To hate as a action is to not bless The to love is to bless .
 
Then you must ascertain the entire OT to see how it comports with our notions of God. Does God regret the actions He has taken? The OT says so. Does God change His mind? The OT says so. Does God play favorite? The OT says yes and then it says no. Does God create evil? The OT says so. Must man make a choice? The OT says so. Does God require certain behavior from us? The OT says so. Must we put away our sins in order not to die?
You are spreading the net beyond the subject and muddying the waters, without ever keeping the focus on what is God's love, or what is His love when examined. Your assumption if I am not mistaken is that God as love would mean He loves and teats all people equally. Which is what I am addressing in the OP. And you have given the depiction of love in 1 Cor 13 as the criteria of His love for all. I will touch briefly on the above with a simple statement, as each thing brought forth would need to be treated as its own subject and own examination. And then I will address 1 Cor 13 and see if we can get the discussion focused.

In the questions you pose above, you submit a number of things as being contradictions in the Bible, without addressing any of them. There are no contradictions in the Bible and what appears as contradictions are paradoxes, most of which can be resolved by turning back to who God is as immutable, omnipotent, omniscient, omnipresent, and so completely other than us. Though he created time and placed finite man in time, He Himself is not in anyway bound by those same boundaries He placed us in. As finite beings we communicate in finite ways, and completely held in these finite boundaries---experience and words. As such the words used can go no farther than our experience and the words we have. So words like regret, repent, change His mind, used only to express what is in God in the way in which we see it on earth (our perspective.)As to His playing favorites, (a very inflammatory way of stating it when the idea is actually partiality) He never says He does not do that. Ever.

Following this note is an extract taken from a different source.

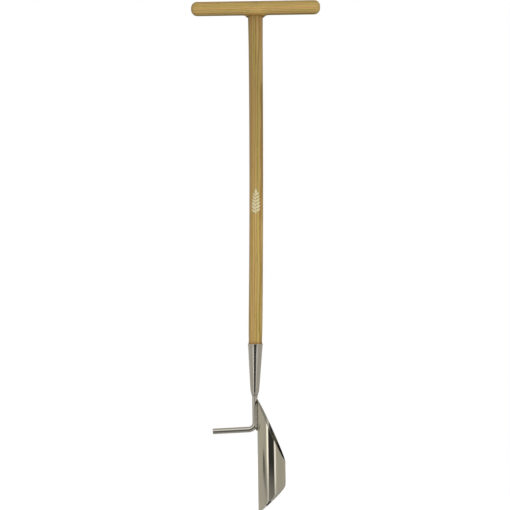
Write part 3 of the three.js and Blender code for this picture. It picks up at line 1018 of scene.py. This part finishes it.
def make_blade(outside, ground, inside):
    """Tube cut obliquely at both ends, as rings from the cutting edge up the outside and down the inside."""
    angle = turn(288)
    inner = BLADE_RADIUS - BLADE_WALL
    bevel = BEVEL_WIDTH * np.hypot(1, EDGE_SLOPE * np.sin(angle))
    rows = []
    kinds = []

    def row(radius, kind, place):
        x = BLADE_X + radius * np.cos(angle)
        rows.append(xyz(x, radius * np.sin(angle), place(x)))
        kinds.append(kind)

    def wall(radius, kind, foot, head, shares):
        for share in shares:
            def place(x):
                start = lower_cut(x) + foot
                return start + share * (upper_cut(x) - head - start)
            x = BLADE_X + radius * np.cos(angle)
            row(radius - WAVE_ROOM + blade_wave(angle, place(x)), kind, place)

    for share in np.linspace(0, 1, 7)[:-1]:
        radius = EDGE_RADIUS + share * (BLADE_RADIUS - WAVE_ROOM - EDGE_RADIUS)
        row(radius, 1, lambda x: lower_cut(x) + share * bevel)
    wall(BLADE_RADIUS, 0, bevel, 2.2 * EDGE_EASE, np.linspace(0, 1, 40))
    row(BLADE_RADIUS - EDGE_EASE, 1, upper_cut)
    row(inner + EDGE_EASE, 1, upper_cut)
    wall(inner, 2, 1.5 * EDGE_EASE, 2.2 * EDGE_EASE, np.linspace(0, 1, 40)[::-1])
    row(inner + 0.6 * EDGE_EASE, 1, lower_cut)
    blade = loft("blade_tube", leaned(np.array(rows)), [outside, ground, inside],
                 closed_rows=True, row_materials=kinds, smooth_below=22)
    co = positions(blade)
    # Straw tint from the beads, painted shade along their edges and beside the toe bead
    tints_and_shades = [0.65 * groove_heat(co), weld_crease_shade(co), toe_shade(co)]
    set_attribute(blade, "heat", np.max(tints_and_shades, axis=0))
    settle(blade, "polished_steel", "blade")


# ---------------- beads along the groove

def make_groove_bead(name, side, material, node):
    """Fused bead in the groove between the rod and the tube, laid as overlapping dimes."""
    along = np.linspace(0, 1, 240)
    ripple = ripples(along, BEAD_RIPPLES)
    ends = np.clip(np.minimum(along / 0.035, (1 - along) / 0.02), 0, 1) ** 0.5
    section = catmull_rom(BEAD_FACE + BEAD_ROOT + BEAD_FACE[:1], 45)[:-1]
    on_face = section[:, 1] > BEAD_FACE[0][1]
    crown = on_face * np.exp(-((section[:, 0] - BEAD_MIDDLE[0]) / 2.6) ** 2)
    lag = on_face * BEAD_LAG * ((section[:, 0] - BEAD_MIDDLE[0]) / BEAD_HALF) ** 2 * MM
    rows = []
    for share, swell, end in zip(along, ripple, ends):
        flat = BEAD_MIDDLE + (section - BEAD_MIDDLE) * (0.35 + 0.65 * end)
        flat[:, 1] += crown * (BEAD_SWELL * swell - 0.15) * end
        flat *= MM
        top = BEAD_HIGH_Z - BEAD_SLANT * np.maximum(BLADE_X - BLADE_RADIUS - flat[:, 0], 0)
        z = BEAD_LOW_Z + share * (top - BEAD_LOW_Z) - lag
        rows.append(xyz(flat[:, 0], side * flat[:, 1], z))
    rows = np.array(rows)
    if side > 0:
        rows = rows[:, ::-1]
    bead = loft(name, leaned(rows), [material], smooth_below=50)
    # Painted shade along the bead's sides, where it meets the rod and the tube, and at its upper end; dark
    # brown between the ripples
    edge = np.clip(np.abs(section[:, 0] - BEAD_MIDDLE[0]) / BEAD_HALF, 0, 1) ** 4
    top = np.clip((along - BEAD_SHADE_FROM) / 0.03, 0, 1)
    hollow_and_shade = np.maximum(np.maximum(0.8 - 0.8 * ripple, top)[:, None], edge[None, :])
    if side > 0:
        hollow_and_shade = hollow_and_shade[:, ::-1]
    set_attribute(bead, "hollow_and_shade", np.concatenate([hollow_and_shade.ravel(), [0.5, 0.5]]))
    settle(bead, "weld_steel", node)


def make_toe_bead(material):
    """Short bead that closes the joint between the outside of the bend and the tube."""
    size = np.array(TOE_SIZE) * MM
    around = turn(72)
    latitudes = np.radians(np.linspace(4, 176, 48))
    ripple = np.sin(TOE_RIPPLES * latitudes)
    rows = []
    for latitude, swell in zip(latitudes, ripple):
        ring = xyz(np.sin(latitude) * np.cos(around), np.cos(latitude), np.sin(latitude) * np.sin(around))
        rows.append((TOE_X, 0, TOE_Z) + ring * size * (1 + 0.06 * swell))
    bead = loft("bead_toe", leaned(np.array(rows)), [material], smooth_below=50)
    hollow_and_shade = np.repeat(0.35 - 0.35 * ripple, len(around))
    set_attribute(bead, "hollow_and_shade", np.concatenate([hollow_and_shade, [0.2, 0.2]]))
    settle(bead, "weld_steel", "blade_weld_toe")


# ---------------- studio

CAMERA_AZIMUTH = math.radians(3.6)
CAMERA_DISTANCE = 2.212
CAMERA_LENS = 69.4
CAMERA_HEIGHT = 0.576
CAMERA_SIDE = -0.8 * MM
SENSOR_WIDTH = 36


def add_camera():
    data = bpy.data.cameras.new("camera")
    data.lens = CAMERA_LENS
    data.sensor_width = SENSOR_WIDTH
    camera = add_object("camera", data)
    back = Vector((math.sin(CAMERA_AZIMUTH), -math.cos(CAMERA_AZIMUTH), 0))
    camera.location = Vector((CAMERA_SIDE, 0, CAMERA_HEIGHT)) + back * CAMERA_DISTANCE
    camera.rotation_euler = (-back).to_track_quat("-Z", "Y").to_euler()
    bpy.context.scene.camera = camera


WARM_WHITE = colour(1.0, 0.985, 0.94)
WARM_GREY = colour(1.0, 0.97, 0.86)
FILL_WHITE = colour(1.0, 0.99, 0.97)

# Brightness of what the steel mirrors; FILL is what dull surfaces get instead
GREY = 0.56
GREY_CLOUDS = 0.16
GREY_RIGHT = 0.9  # the walls' share on the right and behind
GREY_BEHIND = 0.7
BRIGHT_LEFT = 1.55
BRIGHT_RIGHT = 1.25
BRIGHT_LOW = 0.62  # the panels' share at their lower and upper ends
BRIGHT_HIGH = 0.7
DARK = 0.045
DARK_HIGH = 6 * DARK
STREAK_DARK = 0.07
STREAK_SHARE = 0.93
BACK_BRIGHT = 0.72
BACK_DARK = 0.12
FILL = 0.11

# Where it lies, in degrees: start, end and softness, first sideways and then upwards. The front is 0.
PANELS = (-37.5, 39, 5), (-70, 60, 8)
GAP = (-23.3, 24.2, 4), (-68, 26, 8)
BACK_PANELS = (-10, 34, 8), (-45, 30, 8)
BACK_GAP = (-10, 15, 4), (-42, 6, 6)

# The dark streak's edges: where each starts and ends, in degrees; before that, the two slanting ones
# have the degrees sideways that go with one degree upwards
STREAK_SIDE = (-78, -72)
STREAK_HEAD = (-11.85, -12.3)
STREAK_FOOT = (39.8, -613, -603)
STREAK_SLOPE = (12.85, -210, -224)


def add_world():
    """Soft studio round the tool: two tall light panels in front with a dark gap between them,
    a dark streak low on the left, a weaker pair of panels behind, and grey walls."""
    world = bpy.data.worlds.new("studio")
    bpy.context.scene.world = world
    tree = Tree(world)
    direction = tree.add("TexCoord").outputs["Generated"]
    x, y, z = tree.separate(direction)[:3]
    azimuth = tree.math("DEGREES", tree.math("ARCTAN2", x, tree.times(y, -1.0)))
    behind = tree.math("SUBTRACT", 180.0, tree.math("ABSOLUTE", azimuth))
    elevation = tree.math("DEGREES", tree.math("ARCSINE", z))

    def fading(value, start, end, first, last):
        return tree.mix_value(tree.smooth(value, start, end), first, last)

    def beside(steepness, start, end):
        return tree.smooth(tree.linear(elevation, steepness, azimuth), start, end)

    level = tree.times(fading(azimuth, -20, 20, BRIGHT_LEFT, BRIGHT_RIGHT),
                       fading(elevation, -12.0, -13.6, 1.0, BRIGHT_LOW),
                       fading(elevation, 10, 40, 1.0, BRIGHT_HIGH))
    walls = tree.times(tree.linear(tree.noise(direction, 2.2, 1.0), GREY_CLOUDS, GREY - GREY_CLOUDS / 2),
                       fading(behind, 65, 10, 1.0, GREY_BEHIND), fading(azimuth, 0, 60, 1.0, GREY_RIGHT))
    panels = tree.patch(azimuth, elevation, PANELS)
    gap = tree.patch(azimuth, elevation, GAP)
    light = tree.mix_value(panels, walls, level)
    light = tree.mix_value(gap, light, fading(elevation, -9.5, -3, DARK, DARK_HIGH))

    back_panels = tree.patch(behind, elevation, BACK_PANELS)
    back_gap = tree.patch(behind, elevation, BACK_GAP)
    light = tree.mix_value(back_panels, light, BACK_BRIGHT)
    light = tree.mix_value(back_gap, light, BACK_DARK)

    streak = tree.times(tree.smooth(azimuth, *STREAK_SIDE), tree.smooth(elevation, *STREAK_HEAD),
                        beside(*STREAK_FOOT), beside(*STREAK_SLOPE))
    light = tree.mix_value(tree.times(streak, STREAK_SHARE), light, STREAK_DARK)

    warm = tree.mix(panels, WARM_GREY, WARM_WHITE)
    mirrored = tree.add("Background", {"Color": tree.scaled(warm, light)}).outputs[0]
    fill = tree.add("Background", {"Color": FILL_WHITE, "Strength": FILL}).outputs[0]
    backdrop = tree.add("Background", {"Color": colour(1, 1, 1)}).outputs[0]
    path = tree.add("LightPath").outputs
    shown = tree.add("MixShader", {0: path["Is Diffuse Ray"], 1: mirrored, 2: fill}).outputs[0]
    shown = tree.add("MixShader", {0: path["Is Camera Ray"], 1: shown, 2: backdrop}).outputs[0]
    tree.add("OutputWorld", {"Surface": shown})


FLOOR_RADIUS = 0.62
FLOOR_LEVEL = -0.3 * MM
FLOOR_SIDES = 128
FLOOR_WHITE = colour(0.9, 0.9, 0.9)
FLOOR_GLOW = 0.64
FLOOR_MIRRORED = 0.50  # brightness of its reflection, and how solid that is
FLOOR_SHARE = 0.52


def floor_material():
    """White to the camera with a soft shadow; in reflections a grey ring that fades outwards."""
    material, tree = new_material("floor")
    reach = tree.vector("LENGTH", tree.object_position())
    fade = tree.math("SUBTRACT", 1.0, tree.smooth(reach, 0.10, FLOOR_RADIUS))
    solid = tree.times(fade, tree.smooth(reach, 0.06, 0.11), FLOOR_SHARE)
    diffuse = tree.add("BsdfDiffuse", {"Color": FLOOR_WHITE}).outputs[0]
    glow = tree.add("Emission", {"Color": colour(1, 1, 1), "Strength": FLOOR_GLOW}).outputs[0]
    white = tree.add("AddShader", {0: diffuse, 1: glow}).outputs[0]
    grey = tree.add("Emission", {"Color": WARM_WHITE, "Strength": FLOOR_MIRRORED}).outputs[0]
    clear = tree.add("BsdfTransparent").outputs[0]
    mirrored = tree.add("MixShader", {0: solid, 1: clear, 2: grey}).outputs[0]
    path = tree.add("LightPath").outputs
    shown = tree.add("MixShader", {0: path["Is Camera Ray"], 1: mirrored, 2: white}).outputs[0]
    tree.add("OutputMaterial", {"Surface": shown})
    return material


def add_floor():
    rings = lathe_rings([(FLOOR_RADIUS, FLOOR_LEVEL), (1 * MM, FLOOR_LEVEL)], FLOOR_SIDES)
    faces = ring_faces(2, FLOOR_SIDES) + [tuple(range(FLOOR_SIDES, 2 * FLOOR_SIDES))]
    floor = add_mesh("floor", rings.reshape(-1, 3), faces, [floor_material()])


# Name, place, width and height in metres, power in watts; all face the tool's middle
LIGHT_TARGET = (0, 0, 0.6)
LIGHTS = [
    ("front_light", (0.22, -2.7, 1.05), (0.9, 1.2), 46),
    ("back_light", (0.9, 2.6, 0.95), (1.6, 1.6), 34),
    ("right_light", (2.4, 0.6, 0.95), (0.9, 1.4), 14),
    ("left_light", (-2.2, 1.6, 1.0), (0.9, 1.4), 14),
]


def add_lights():
    """Area lights that only dull surfaces see."""
    for name, place, size, power in LIGHTS:
        data = bpy.data.lights.new(name, "AREA")
        data.shape = "RECTANGLE"
        data.size, data.size_y = size
        data.energy = power
        light = add_object(name, data)
        light.location = place
        light.rotation_euler = (Vector(LIGHT_TARGET) - Vector(place)).to_track_quat("-Z", "Y").to_euler()
        light.visible_glossy = False
        light.visible_camera = False


# ---------------- the scene

def build():
    shaft_ash = ash_material("ash_shaft", "Z", pith=(-46, 26), tilt=0.004, ring_width=3.9, seed=3.0,
                             darkening_span=(600, 950))
    grip_ash = ash_material("ash_grip", "X", pith=(50, 30), tilt=0.006, ring_width=3.6, seed=11.0)
    polished = polished_material("polished_steel")
    tube_steel = polished_material("polished_tube", roughness=0.06, tint=TUBE_STEEL)
    socket_steel = polished_material("polished_socket", roughness=0.19, tint=SOCKET_STEEL)
    screw_steel = polished_material("screw_steel", roughness=0.16, tint=SCREW_STEEL)
    weld = weld_material("weld_steel")
    inside = inner_material("drawn_steel")
    ground = ground_material("ground_steel")

    make_grip(grip_ash)
    make_shaft(shaft_ash)
    make_wedge(end_grain("wedge_wood"))
    make_sprig(ink_material("print_ink"))
    make_socket(socket_steel, inside)
    make_screw(screw_steel)
    make_collar_weld(weld)
    make_rod(polished)
    make_blade(tube_steel, ground, inside)
    make_groove_bead("bead_front", -1, weld, "blade_weld_front")
    make_groove_bead("bead_rear", 1, weld, "blade_weld_rear")
    make_toe_bead(weld)


build()
add_camera()
add_world()
add_floor()
add_lights()
bpy.context.scene.view_settings.view_transform = "Standard"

And if you are going to pull up the exchange with Peter and the Gentiles in Acts where it says He shows no partiality, that refers to salvation going to Jew and Gentile and not just Jew.

Back to God as love. (Just got a notification I need to check on something in admin so will post this in case it disappears in the process and take it up in a bit.)
 
@Mercy_Shown
Back to God as love.
Your assumption if I am not mistaken is that God as love would mean He loves and teats all people equally. Which is what I am addressing in the OP. And you have given the depiction of love in 1 Cor 13 as the criteria of His love for all.
The entire book of 1 Cor is dealing with some unChristian like behavior that was going on in the church at Corinth, one of which was the way they were treating each other. When Paul comes to the description of love found in chapter 13, it is relating to interpersonal relationship with one another among the brethren. So it is not describing God's love, but the way love treats one another in the Christian community. If it is applied to the way in which God as love deals with all people and all situations, then is when we find the Bible seeming to contradict itself. I don't know how anyone else justifies the difference (mostly I find they don't even bother) but only in the way you have done. Which is at least considering it which is commendable. But it is also invalid and unsupported. And that is by saying that those unpleasant things of God in the OT were pre-Christ, primitive language, and a pre-Christ construct in the minds of people.
Did God hate Esau before He was born or is it the use of hyperbole to express that Jacob was going to be the line through which Christ came? If we take it literally and God did hate Esau before He was born then must we hate our family in order to be a follower of Christ?
You are assuming I define God hating in the same way you say I an defining it. Or that God hates in the same way people do. It is not hyperbole, it means something when God says He hated Esau but loved Jacob. Jacob was going to be the line through which Christ came and that is why He was chosen, but He was also chosen to be the line. And that does not explain the word hate. God hates evil with a wrathful, vengeful hatred. His very being as holy, both in His otherness and in justice and moral righteousness would demand it of necessity. When it comes to individuals as in Esau, and also in the hardening of Pharaoh's heart, it simply means He withdraws all favor and they go the way of their own heart. When it comes to Christ, and your question, hate is used in a softer sense that it is with Esau, meaning not an emotional hatred but simply to love family less than one loves Christ.
Can pure love-hate?
Yes. Of course you will need to give your definition of pure love.
God's plan of salvation was first revealed to Adam, way before there was a jew or gentile and it did not exclude anyone. God worked this plan of salvation for the whole world through Abraham but the children of Isreal rebelled and withdrew from their covenant with God, killed His son and yet even in their rebellion God used them to save the world.
How does any of that have to do with the conversation? If I were to address it, it would change the conversation. I am trying to keep the conversation focused. The fact that very few conversations stay focused on forums is one of the main reasons nothing is ever resolved. Instead they bounce from one thing to another.
You do not accept what I see. Even the texts I recite you dismiss or reimagine.
I do not agree with what you see and show you why I do not. That is not the same thing as dismissing or reimaging. You are perfectly welcome to address what you call my reimaging and show in what way it is reimagining if you think that is what it is. But you don't. usually. In any case, let us attempt to stay focused.
That is not what I said. I say He never was like that.
Then you need to support that claim with something other than conjecture.